In Bryła’s hands, these movements have markedly different affects. Kudos also for the vivace second movement of the G-minor Fantasy: big conception, climactic playing, exciting. (One of the recorded gambists I’ve heard does manage to do him one better on the color front, once, playing the repeat of the slow movement of the C-Major Fantasy pizzicato.)

Telemann’s opening Fantasy for gamba (Photo courtesy Prelude Classics)

As a modern player, Bryła uses a lot of vibrato, pretty much everywhere, and takes bracingly fast tempi. He likes to speed up when arriving at rapid figurations. Indeed, this gesture becomes a little too predictable, notwithstanding all the associated verve. He also may regard the title “fantasy” as a signal for rhythmic license. His rubatos mostly work, since rhythmic freedom is usually preferable to metronomic regularity.
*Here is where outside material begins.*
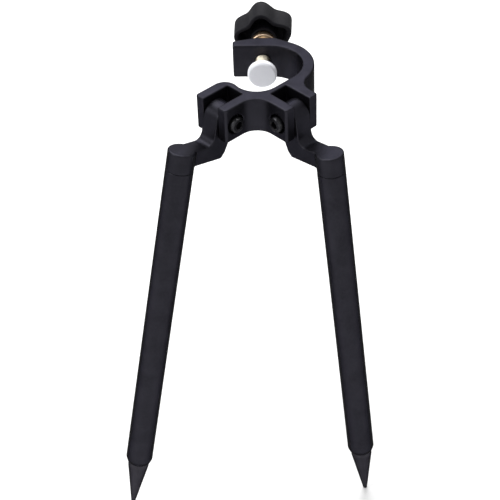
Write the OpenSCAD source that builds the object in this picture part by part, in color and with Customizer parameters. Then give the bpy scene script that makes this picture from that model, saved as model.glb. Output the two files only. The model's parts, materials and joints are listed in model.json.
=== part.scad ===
// Mini prism-pole bipod: a C-shaped screw clamp that grips a survey pole,
// with two cranked legs that swing on cap screws in forked channels.
// Origin: on the axis of the gripped pole, at mid-height of the clamp body.
// +Z points up the pole and the legs come out towards -Y, 45 degrees each side.

/* [Clamp body] */
// Height of the extruded clamp body
body_h = 20; // [16:0.5:26]
// Diameter of the pole that the seat is bored for
pole_d = 25.4; // [25:0.1:26]
// Bore clearance of the seat on the pole, on the radius
seat_gap = 0.1; // [0.05:0.05:0.2]
// Distance from the pole axis to the tips of the fork walls
fork_tip = 33.2; // [32:0.2:36]
// Distance from the pole axis to the floor of a fork channel
fork_floor = 15.8; // [15.4:0.1:16.5]
// Width of a fork channel
channel_w = 11; // [10:0.2:12]
// Thickness of a fork wall
wall_t = 5.8; // [5:0.1:7]
// Sideways place of the C arm's centre
arm_x = 6.3; // [5.5:0.1:7]
// Thickness of the C arm
arm_t = 6.2; // [5:0.1:7]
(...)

However, he starts some of the movements with rhythmic instability from the get-go which is problematic. Telemann begins the dolce movement of the G-Major Fantasy with three eighth notes going over the bar to a longer note, but Bryła varies the length of the individual eighth notes. Something similar happens in the opening Andante of the Eb major Fantasy, which starts with a stately theme in even eighth notes, but Bryła varies these notes’ lengths. I found this to be confusing.

These minor reservations do not diminish a stellar overall achievement. Bryła comes from a family of fine musicians — violist grandfather (whose arrangement of a movement from a Telemann violin fantasy graces this recording as a sort of coda), and parents, sister, and wife all of whom are performing musicians. This fine recording is thus in the great family tradition.

Steven Silverman is a pianist and harpsichordist whose performances include concerts at Weill Hall in New York City and the Salle Cortot in Paris. He and his wife, the violist Nina Falk, are co-founders of the Arcovoce Chamber Ensemble, now in its 26th season. For Early Music America, he recently reviewed Jean Rondeau and the complete Louis Couperin.